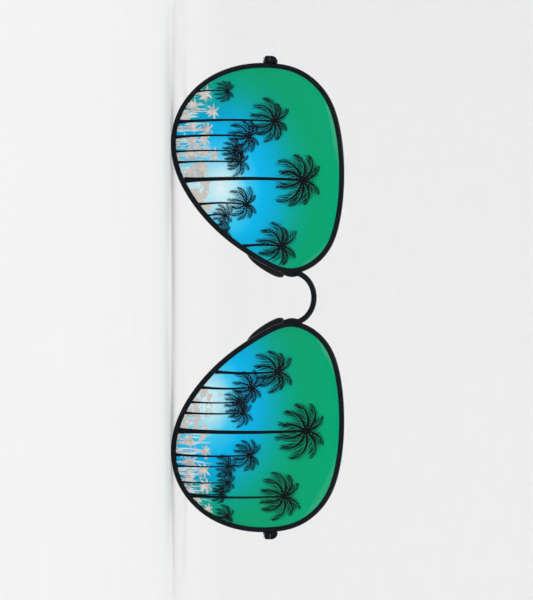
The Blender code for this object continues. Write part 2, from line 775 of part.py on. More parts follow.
def main():
    for old in list(bpy.data.objects):
        bpy.data.objects.remove(old)
    front = axis_empty("front_origin", (0.0, OVERALL_DEPTH / 2, 0.0), 1)
    finish(make_bridge(), "black_enamel", front)
    for side, sign in (("left", 1), ("right", -1)):
        axes = {
            "front": front,
            "temple": axis_empty(f"{side}_temple_axis", (HINGE_X, HINGE_DEPTH, HINGE_Z), sign),
            "pad": axis_empty(f"{side}_pad_axis", pad_point(0.0, 0.0, -PAD_AXIS_DEPTH), sign),
        }
        for group, pieces in PIECES.items():
            for piece, make, finish_name in pieces:
                obj = make(f"{side}_{piece}")
                if sign < 0:
                    mirror(obj)
                finish(obj, finish_name, axes[group])


main()
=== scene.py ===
"""The finished look of the aviator sunglasses: printed lenses, an enamelled wire frame, folding temples and
nose pads."""

import math

import bmesh
import bpy
import numpy as np
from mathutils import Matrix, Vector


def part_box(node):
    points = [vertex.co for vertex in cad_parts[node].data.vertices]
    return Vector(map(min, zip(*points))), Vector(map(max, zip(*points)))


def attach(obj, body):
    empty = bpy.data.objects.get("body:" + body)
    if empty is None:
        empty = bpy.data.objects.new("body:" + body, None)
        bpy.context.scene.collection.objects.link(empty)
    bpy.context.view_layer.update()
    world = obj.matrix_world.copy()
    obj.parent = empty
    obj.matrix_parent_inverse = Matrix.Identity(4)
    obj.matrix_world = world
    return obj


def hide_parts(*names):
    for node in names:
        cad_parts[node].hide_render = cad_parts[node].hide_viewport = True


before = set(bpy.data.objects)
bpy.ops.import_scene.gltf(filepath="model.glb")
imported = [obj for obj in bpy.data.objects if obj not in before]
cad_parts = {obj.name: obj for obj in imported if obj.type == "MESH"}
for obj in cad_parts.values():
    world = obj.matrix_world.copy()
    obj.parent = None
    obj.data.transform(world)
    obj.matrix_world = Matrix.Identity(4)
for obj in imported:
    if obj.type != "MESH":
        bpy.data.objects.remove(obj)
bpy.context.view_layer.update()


# ---- Lenses -------------------------------------------------------------------------------------------
# Each lens is a 2 mm sheet of smoky plastic, moulded to a sphere and cut to a teardrop. A V bevel is ground
# round its edge, and it is sprung into the groove of its rim. The front is printed and lacquered.
# Sizes are in millimetres, and depths are counted back from the foremost point of the lenses.

MM = 0.001
SIDES = {"left": 1, "right": -1}
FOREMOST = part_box("left_lens")[0].y

LENS_ANCHORS = np.array([
    (66.0, 28.3), (64.7, 35.2), (58.0, 43.4), (47.0, 47.3), (34.5, 48.2),
    (22.5, 47.1), (12.9, 43.2), (8.1, 34.5), (11.0, 26.3), (18.5, 15.5),
    (28.5, 6.6), (40.0, 1.65), (51.0, 2.45), (61.2, 10.2), (65.6, 21.0),
])
LENS_CENTRE = np.array((37.3, 24.9))
LENS_RADIUS = 88.0
LENS_THICKNESS = 2.0
FACE_WRAP = math.tan(math.radians(5.0))
GREEN = (0.0, 0.362, 0.175)
SMOKE = (0.012, 0.016, 0.015)


def teardrop_curve(per_span=60):
    """The closed cubic spline through the anchors. On each span the second derivative runs straight from one
    anchor's value to the next one's, and those values make the slopes agree at every anchor."""
    here, after = LENS_ANCHORS, np.roll(LENS_ANCHORS, -1, 0)
    span = np.linalg.norm(after - here, axis=1)
    before = np.roll(span, 1)
    slope = (after - here) / span[:, None]
    one = np.eye(len(here))
    system = np.diag(2 * (before + span))
    system += before[:, None] * np.roll(one, -1, 1) + span[:, None] * np.roll(one, 1, 1)
    bend = np.linalg.solve(system, 6 * (slope - np.roll(slope, 1, 0)))
    t = np.linspace(0, 1, per_span, endpoint=False)[None, :, None]
    s = 1 - t
    pull = (s**3 - s) * bend[:, None] + (t**3 - t) * np.roll(bend, -1, 0)[:, None]
    return (s * here[:, None] + t * after[:, None] + span[:, None, None] ** 2 / 6 * pull).reshape(-1, 2)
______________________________
- **Brief**
Using the data above, say how many lines include "points". No other reply is needed.

- **Exercise output**
2